Do Festival de Almada, que no ano passado nos deu A Menina Júlia na singular encenação de Katie Mitchell, espera-se a habitual programação de peso, conhecendo-se até à data apenas as produções da companhia residente, com destaque para o palpitante O Feio, texto de Marius von Mayenburg, que “inventa” um homem belo por meio de uma intervenção cirúrgica (mas só até ao momento em que o cirurgião resolve replicar em série essa sua criação), com encenação do italiano Toni Cafiero.

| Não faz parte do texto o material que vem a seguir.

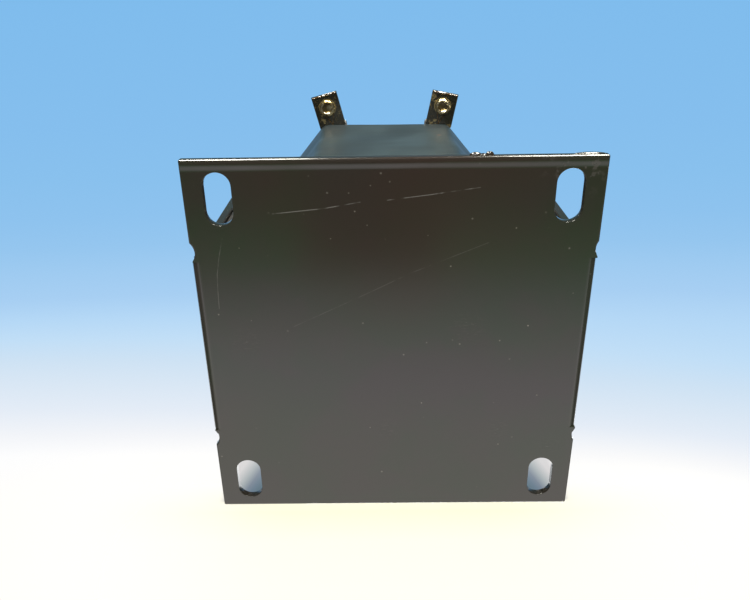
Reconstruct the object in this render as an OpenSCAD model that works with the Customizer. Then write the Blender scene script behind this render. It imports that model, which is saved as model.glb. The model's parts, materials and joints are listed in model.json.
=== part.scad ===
// Laminated chassis transformer.
// A stack of E and I laminations stands between the side walls of one folded steel bracket,
// whose lower face is the mounting plate at z = 0. The stack is built up along Y, and the
// coil on its centre leg stands out at the front (-Y) and at the back. The coil was wound a
// little to one side of the core, so its own centre line is not quite at x = 0.

/* [Core] */
// Width of the yokes and outer legs; the centre leg is twice as wide
yoke_w = 18.25; // [17:0.25:20]
// Thickness of the stack of laminations
stack_t = 56; // [44:1:64]
// Groups of laminations, each turned end for end against the next
lam_groups = 14; // [6:2:20]
// Film of varnish between the groups
film_t = 0.04; // [0.02:0.01:0.1]

/* [Bracket] */
// Thickness of the steel sheet
sheet_t = 2.3; // [1.6:0.1:3]
// Depth of the mounting plate
plate_d = 117.3; // [110:0.1:130]
// Radius of the plate's corners
corner_r = 0.5; // [0.3:0.1:4]
// Gap between each side wall and the core, and the inner radius of the folds
side_clear = 0.35; // [0.2:0.05:0.8]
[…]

Já na rentrée, o Circular — Festival de Artes Performativas (24 de Setembro a 1 de Outubro) dá carta branca a João Sousa Cardoso para trabalhar Os Pescadores, de Raul Brandão, e Liliom, de Ferenc Molnár, com a comunidade piscatória das Caxinas, mostra a nova peça que Catarina Miranda está a construir a partir do estudo de protocolos e ímpetos de guerra (título provisório Boca-muralha — as benevolentes), e acolhe em residência artística os espanhóis Carme Torrent e Iñaki Álvarez.

Já são muitos bolds para anotar na agenda nova, e ainda é só o início: a temporada dos festivais, e tudo o que está para lá deles, segue dentro de momentos.